O ponto positivo para o governo, diz a professora Celene Tonella, da UEM, é a experiência de dois mandatos de Lula. “É uma base frágil, ele tem que acenar para o centrão. Isso faz com que Lula tenha que negociar com partidos que não são da sua base, como PL e PSD, e esses partidos tendem a ter um preço”, avalia. “Lula aprendeu isso nos dois mandatos dele e também no mandato da Dilma Rousseff (PT), a crise central foi não apoiar a recondução do Eduardo Cunha (MDB) à presidência da Câmara. É outro foco de tensão essa negociação, que certamente será ponto a ponto, projeto a projeto”.
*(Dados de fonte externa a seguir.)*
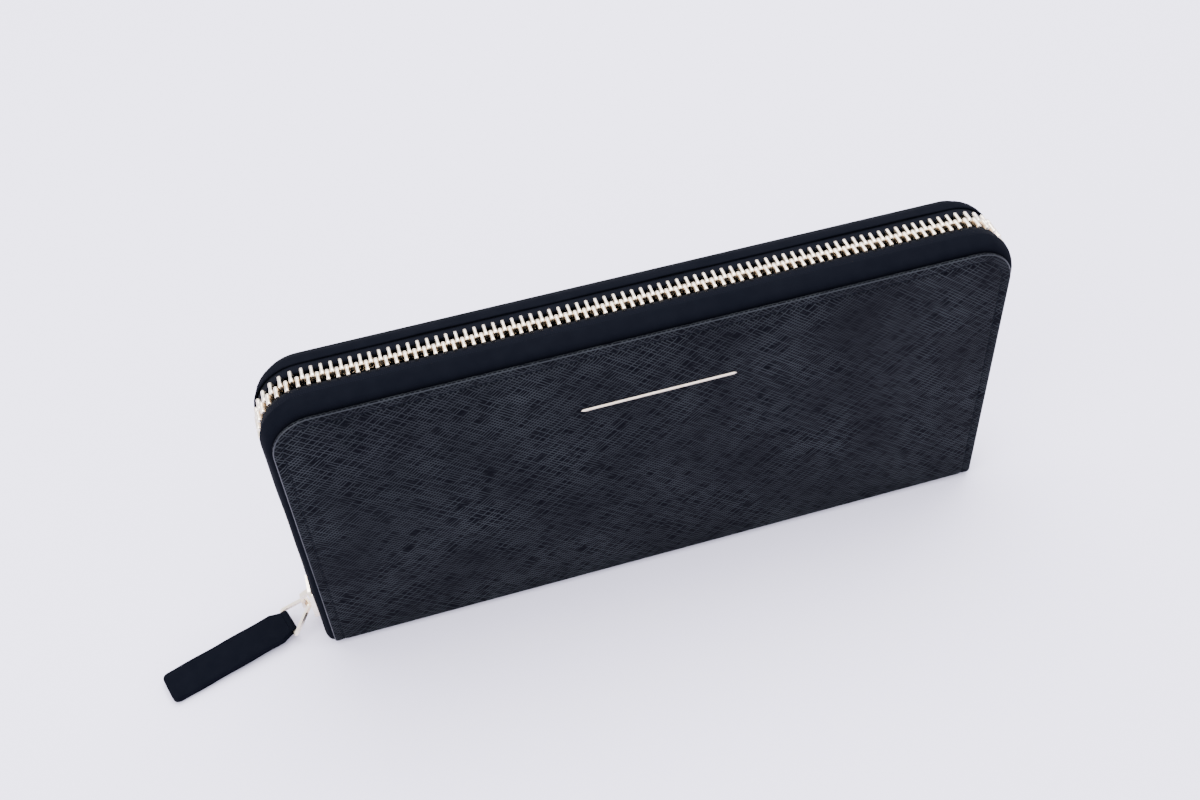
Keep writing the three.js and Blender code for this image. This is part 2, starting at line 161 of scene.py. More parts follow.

A professora teme que a crise humanitária dos yanomami seja apenas a “ponta do iceberg” de uma crise ambiental maior. “É a parte mais sensível, a ponta do iceberg, mas os garimpeiros estão nessas terras, é muito difícil retirá-los de lá de uma maneira rápida. Eles podem avançar para outras regiões da Amazônia. Por outro lado, atrai atenção internacional e a possibilidade de se obter fundos para a conservação. Há agora a expectativa da vinda de recursos norte-americanos, já que o Lula está nos Estados Unidos”.

Reforma tributária

Imagem ilustrativa da imagem Em primeiro mês atípico, Lula segue estratégia para marcar posição
| Foto: Marcos Oliveira/Agência Senado

O senador Oriovisto Guimarães (Podemos-PR) critica a forma como o novo governo vem conduzindo as discussões sobre a reforma tributária, com duas propostas já rejeitadas pela Câmara e pelo Senado, as PECs 45 e 110. “É um começo muito ruim, tem que ventilar as ideias. Essas duas reformas estão aqui há mais de dois anos e não foram aprovadas. Tem que ter coisa nova, estamos apresentando uma solução viável, a PEC 46, que eu assino como autor, mas que foi feita pelo movimento Simplifica Já”.

Guimarães também considera negativas as declarações de Lula sobre o BC. “É uma maneira de expiar a própria culpa. Um governo que não tem muita saída para a economia põe a culpa no presidente do Banco Central. Se o juro está alto, é por causa da inflação. Se existe inflação é por causa dos déficits sucessivos do governo federal”.